The second reason to use reductions is clarity. There are many reduction operations that are very common in parallel programs: finding global minima, constructing a list in which each element comes from a different chare, testing if a logical condition is true on any chare, and so on. Charm++ has several built-in reduction types that correspond to these and many other operations. What's the advantage? Someone reading your code can immediately look and see that since you're using a CkReduction::max_int operation, you must be finding the maximum integer over your chare array. If you did the computation by hand, they would have to look more carefully and determine what your code is meant to do.

How to use Reductions

To be able to use reductions, we need two things: a way for chares to contribute data to the reduction, and a way to handle that data once it's been reduced. Fortunately, all chares have a member function contribute that is used to contribute local data to a reduction. It has the following method signature:

void contribute(int nBytes,const void *data,CkReduction::reducerType type);

This call takes an integer specifying the size in bytes of the data you're contributing, a pointer to the data, and a special object of type CkReduction::reducerType that specifies what kind of reduction is being performed (e.g. sum of integers). For example, if you are summing a local variable representing force on each chare, the contribution call might look like this:

double force = get_force(); // find local force
contribute(sizeof(double), &force, CkReduction::sum_double);

In this tutorial we will only use simple reduction types like sum or max of basic types. For more information on the variety of reduction types available and on how to write your own reduction types, see the Charm++ manual.

We now know how to contribute local data to a reduction, but we still need a way to way to handle the output of the reduction. In Charm++, you handle the result of a reduction using a callback object known as a reduction client. This is essentially just a function that will be called once the reduction is complete that has access to its result.

Charm++ has an extensive callback system, which is described in the Charm++ manual. We won't need all of this functionality to set up a simple callback, though. We will simply construct a callback that, when invoked, will call a chare entry method that we specify. To do this we construct a CkCallback object with the method to be invoked and a chare proxy indicating the class to which the method belongs. For example, if we have a chare array of type myType, which has a proxy name thisProxy and a member function myReductionFunction, you could construct a callback object like this:

CkCallback* cb = new CkCallback(CkIndex_myType::myReductionFunction(NULL), thisProxy);

There is an important restriction on callback functions: they must accept a single argument of type CkReductionMsg*. This message will contain the data generated by the reduction. It has methods getSize(), which returns the size of the data in bytes, and getData(), which returns a pointer to the data.

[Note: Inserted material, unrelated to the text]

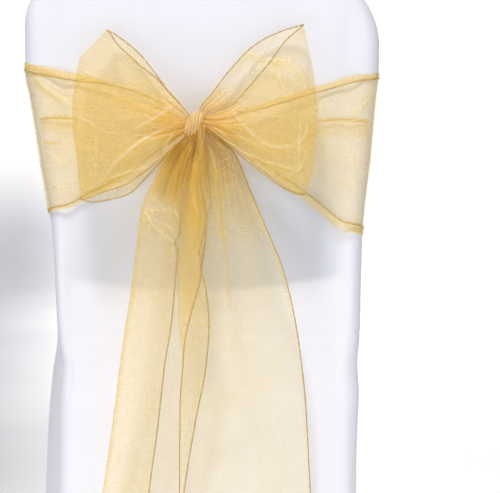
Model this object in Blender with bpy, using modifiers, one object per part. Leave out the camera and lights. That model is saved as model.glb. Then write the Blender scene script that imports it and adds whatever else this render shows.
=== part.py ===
# Stretch cover of a banquet chair, with an organza sash tied in a bow behind its back.
# Metres, +Z up. Z = 0 is the underside of the cover's top, which the chair's top rail carries.
# The back with the bow looks along -Y, and the seat reaches forward along +Y.

import math

import bmesh
import bpy
import numpy as np

COVER_HEIGHT = 0.915
CLOTH = 0.002
RIBBON = 0.0012
SEAM_GAP = 0.0004
RIM_HEIGHT = 0.452
RIM_ROUND = 0.016
SEAT_CROWN = 0.018
INNER_SEAM_HEIGHT = 0.480
SEAM_INSET = 0.014
SEAT_STRIP_START = 0.060
REAR_SEAM_DEPTH = 0.028
REAR_ROUND = 0.022
FRONT_ROUND = 0.030
PAD_HALF_WIDTH = 0.160
PAD_LOW_HEIGHT = 0.545
PAD_TOP_HEIGHT = 0.900
PAD_RISE = 0.0025
PAD_FADE = 0.022
PAD_TOP_FADE = 0.060
PINCH_HEIGHT = 0.440
PINCH_DEPTH = 0.004
PINCH_SPAN = 0.026
PINCH_Y = 0.020

# The cover's own outline at heights above the floor: where its rear and front lie, and how far it reaches to
# the left, to the right and, at the front of the seat, to both sides.
PROFILE_COLUMNS = ("height", "rear", "front", "left", "right", "front_half")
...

There are two ways to specify the reduction client associated with a reduction. First, you can set a chare array's default reduction client via the ckSetReductionClient function. Then if no client is specified when you call contribute, the default will be used. The second technique is to specify the callback function as an optional parameter to the contribute function. If you pass a CkCallback object as the last parameter of your call to contribute on each chare, that callback will be used. If different chares specify different clients, the behavior is undefined.

An Example

That was a lot of abstract information, but a concrete example should make things clear. Let's consider an example Charm++ program which calculates an approximate value of pi in parallel. The program consists of an array of Pi chares, each of which has a calculate method which uses Riemann sums to calculate a portion of the integral of 4*arctan(x) from 0 to 1, giving an approximation for pi. If that doesn't make sense to you, don't worry! The only thing we need to know for this example is that each chare calculates a partial sum. We add all of these partial sums together to compute our approximation of pi.

First, take a look at pimessage, an implementation that does not use reductions. Each Pi chare calculates its local sum and then directly invokes an entry method of the Main chare that manually combines these values and determines when it has received all of the contributions. This is a simple implementation, but having the main chare receive a message from each worker chare is inefficient and writing your own handler to combine incoming messages is inconvenient. It's not bad for this simple example, but in more complicated codes with lots of different reductions this is a real problem.

Now look at pireduce, which replaces the direct messages to the main chare with a reduction. Now instead of invoking one of Main's entry methods directly, the chares contribute to a reduction whose client invokes one of Main's methods. Main's receive method extracts the result of the reduction, reports the result, and then exits. Thus with only minor changes to the program we have converted it to use Charm++ reductions. Reductions are a basic building-block of parallel applications, and they will quickly become second nature to you as you become an experienced Charm++ programmer.